It can sometimes be difficult to be a woman in journalism. But today’s White House is making it harder than it’s been in decades.
I recently sat down with four of MS NOW’s most prominent women journalists: senior investigative reporter Carol Leonnig,
The Briefing host and former Biden White House press secretary Jen Psaki,
The Weeknight co-anchor and
Clock It with Symone & Eugene co-host Symone Sanders Townsend, and
Way Too Early anchor Ali Vitali. We talked about what it’s like to be a woman in media right now—especially at an outlet founded with a left-wing lens, making it an almost automatic Trump target.
It looks something like President Donald Trump calling female reporters “
piggy,” “
ugly,” and “
stupid.” His administration has also filed
billions in lawsuits against news organizations. The FCC has opened
investigations into multiple outlets.
“This administration is taking it to a new level,” Leonnig, a five-time Pulitzer Prize-winning journalist who spent more than two decades at the
Washington Post before joining MS NOW, told me. “So many of our amazing female anchors are being bullied right by this administration, one way or the other, and hate mail or stuff from Trump administration aids is coming at them so publicly and so personally.”
The White House didn’t immediately respond to
Fortune‘s request for comment.
MS NOW is barely five months old, having rebranded from MSNBC in November after parent company Versant split from Comcast and NBC News, forcing the channel to build its own newsroom. MS NOW posted double-digit ratings growth in the first quarter of this year, has added hundreds of jobs while other newsrooms cut them, and it stands out on YouTube, where its channel has more views than those of ABC, CBS, and NBC News combined.

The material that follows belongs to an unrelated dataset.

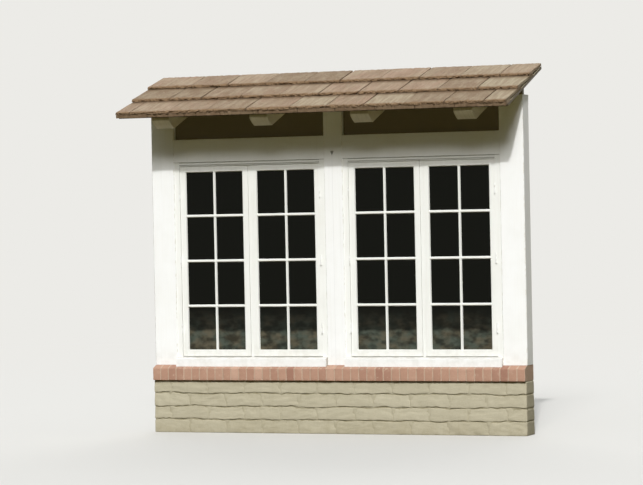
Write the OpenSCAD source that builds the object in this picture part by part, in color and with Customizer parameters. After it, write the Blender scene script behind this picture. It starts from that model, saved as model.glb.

So with this group of journalists, I expected a serious conversation about a pivotal moment in media history (which I got). But this was also a group of women who genuinely couldn’t stop hyping each other up. (They even—several times—launched an informal campaign to get Leonnig a raise.)
“This is a moment where women all across the media apparatus are navigating through the sexism and rising to the occasion,” Sanders Townsend said. Psaki and Leonnig highlighted
CNN anchor Kaitlan Collins; Mary Bruce, the chief White House correspondent for ABC News; and MS NOW’s Laura Barrón-López for not backing down. In February, Collins asked Trump during a presser what he’d say to Jeffrey Epstein’s survivors, and instead of answering, he called her “the worst reporter” and told her as a “young woman”
she should smile more. Collins responded that smiling isn’t appropriate when discussing a sex trafficker’s victims.
But Psaki said women journalists aren’t engaging in a battle by highlighting the Trump administration’s attacks. Rather, “they are doing their jobs and they are pressing the administration for answers, and they’re not backing off.”
The women of MS NOW aren’t dwelling on the Trump administration’s tactics, either. They’re too busy breaking news.
“Nobody is giving an inch to that kind of sexism…especially in prime time when so many of our amazing female anchors are being bullied by this administration,” Leonnig said. “Nobody’s changing course on good reporting and good breaking down of what’s important.”
Covering Trump’s second term has forced sharper editorial instincts. Leonnig described an administration that generates “a tsunami of information,” requiring difficult choices about what matters most. Sanders Townsend talked about connecting stories back to viewers’ lives: “This is a foreign policy story as much as it is a democracy story, as much as it is a story about the economy.” And Vitali, who started covering Trump as a 25-year-old campaign embed in 2015, said the experience has given her “greater clarity” about separating distraction from substance because “we’ve dispensed with the notion of, ‘oh my God, he’s posting on social media.’”
They credit much of that resilience to MS NOW President Rebecca Kutler, who has been leading the organization while undergoing breast cancer treatment. Leonnig recalled that the day before Kutler publicly disclosed her diagnosis, she called Leonnig in for a face-to-face—not to discuss her health, but to congratulate her on a story.
“That was your priority the day before and amidst these treatments,” Leonnig said. “That blew me away.”